What number of lines hold the word "manifold"? State that number and nothing besides.

> [Material provided]:
- - - - - - -

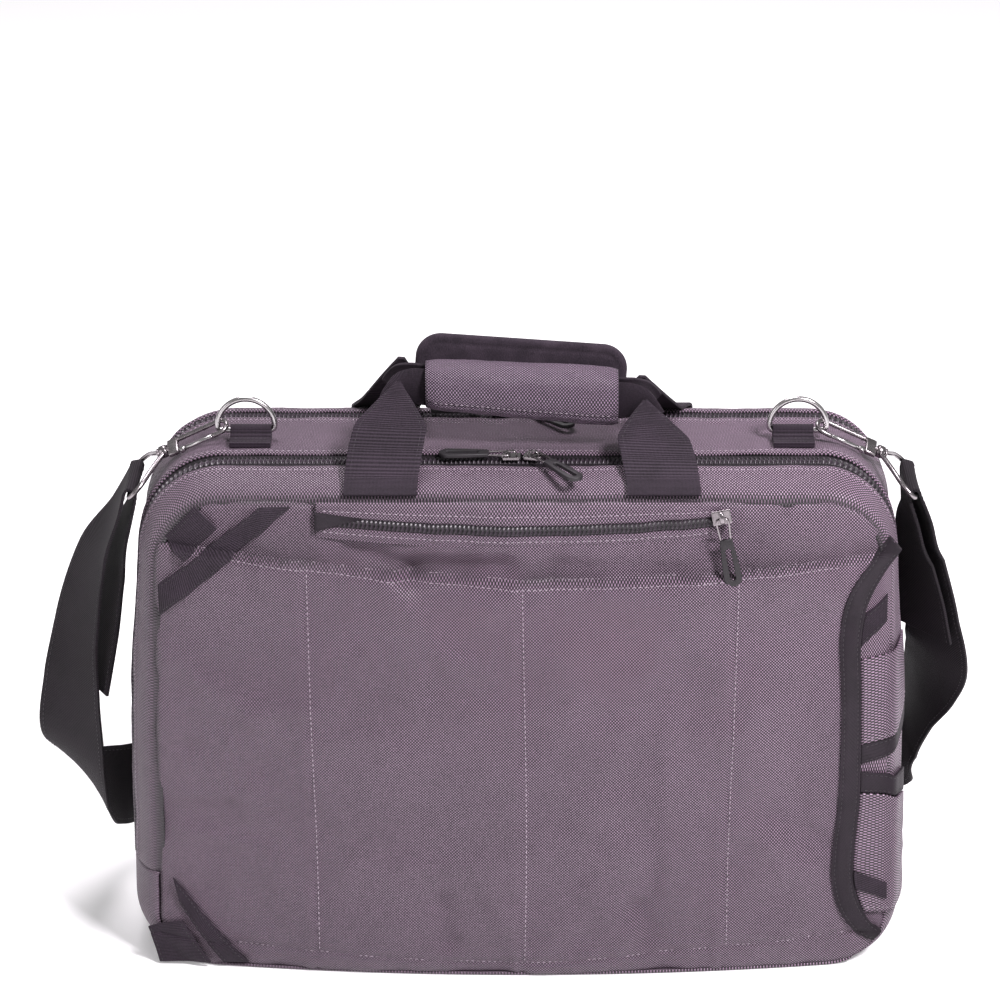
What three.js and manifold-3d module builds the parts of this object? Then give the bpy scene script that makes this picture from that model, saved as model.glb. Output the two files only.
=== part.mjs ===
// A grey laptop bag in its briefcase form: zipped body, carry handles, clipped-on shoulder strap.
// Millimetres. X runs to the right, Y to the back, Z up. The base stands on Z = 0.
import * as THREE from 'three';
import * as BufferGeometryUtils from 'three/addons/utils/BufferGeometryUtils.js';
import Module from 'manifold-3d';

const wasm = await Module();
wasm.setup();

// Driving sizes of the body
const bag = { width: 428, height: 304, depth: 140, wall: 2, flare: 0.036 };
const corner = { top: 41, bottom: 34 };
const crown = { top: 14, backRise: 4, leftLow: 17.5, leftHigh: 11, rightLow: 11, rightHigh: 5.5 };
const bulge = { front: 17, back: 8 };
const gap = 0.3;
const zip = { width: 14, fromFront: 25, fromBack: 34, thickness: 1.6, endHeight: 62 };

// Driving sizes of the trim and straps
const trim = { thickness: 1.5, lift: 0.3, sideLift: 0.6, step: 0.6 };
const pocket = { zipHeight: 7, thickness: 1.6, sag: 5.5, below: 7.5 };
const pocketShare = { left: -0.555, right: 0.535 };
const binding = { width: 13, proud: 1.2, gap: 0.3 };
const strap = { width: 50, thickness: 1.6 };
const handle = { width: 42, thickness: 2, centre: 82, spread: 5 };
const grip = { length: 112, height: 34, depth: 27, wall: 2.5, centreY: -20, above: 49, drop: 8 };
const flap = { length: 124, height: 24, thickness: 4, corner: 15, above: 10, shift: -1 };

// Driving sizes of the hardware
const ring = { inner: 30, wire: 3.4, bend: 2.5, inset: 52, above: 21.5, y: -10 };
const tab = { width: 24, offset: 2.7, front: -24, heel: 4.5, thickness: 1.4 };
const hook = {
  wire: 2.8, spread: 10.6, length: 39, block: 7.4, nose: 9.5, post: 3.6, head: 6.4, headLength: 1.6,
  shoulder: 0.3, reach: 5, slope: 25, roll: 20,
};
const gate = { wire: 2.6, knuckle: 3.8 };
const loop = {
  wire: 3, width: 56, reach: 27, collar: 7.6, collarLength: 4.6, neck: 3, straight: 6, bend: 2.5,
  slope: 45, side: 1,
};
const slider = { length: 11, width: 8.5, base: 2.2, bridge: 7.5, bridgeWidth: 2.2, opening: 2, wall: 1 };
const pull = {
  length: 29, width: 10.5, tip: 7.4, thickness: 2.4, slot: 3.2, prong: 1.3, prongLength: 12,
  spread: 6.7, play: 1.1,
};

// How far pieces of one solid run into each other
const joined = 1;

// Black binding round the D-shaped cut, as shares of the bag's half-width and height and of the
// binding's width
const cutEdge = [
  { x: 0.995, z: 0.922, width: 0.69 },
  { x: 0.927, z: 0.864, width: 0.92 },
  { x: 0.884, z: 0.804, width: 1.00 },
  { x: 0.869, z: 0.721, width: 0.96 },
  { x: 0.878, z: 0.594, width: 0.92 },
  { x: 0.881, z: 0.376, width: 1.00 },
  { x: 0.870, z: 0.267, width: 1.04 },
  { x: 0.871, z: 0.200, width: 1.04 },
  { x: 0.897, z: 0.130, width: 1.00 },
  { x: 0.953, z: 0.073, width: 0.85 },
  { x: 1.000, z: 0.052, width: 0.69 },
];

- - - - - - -

> [Solution below]: 2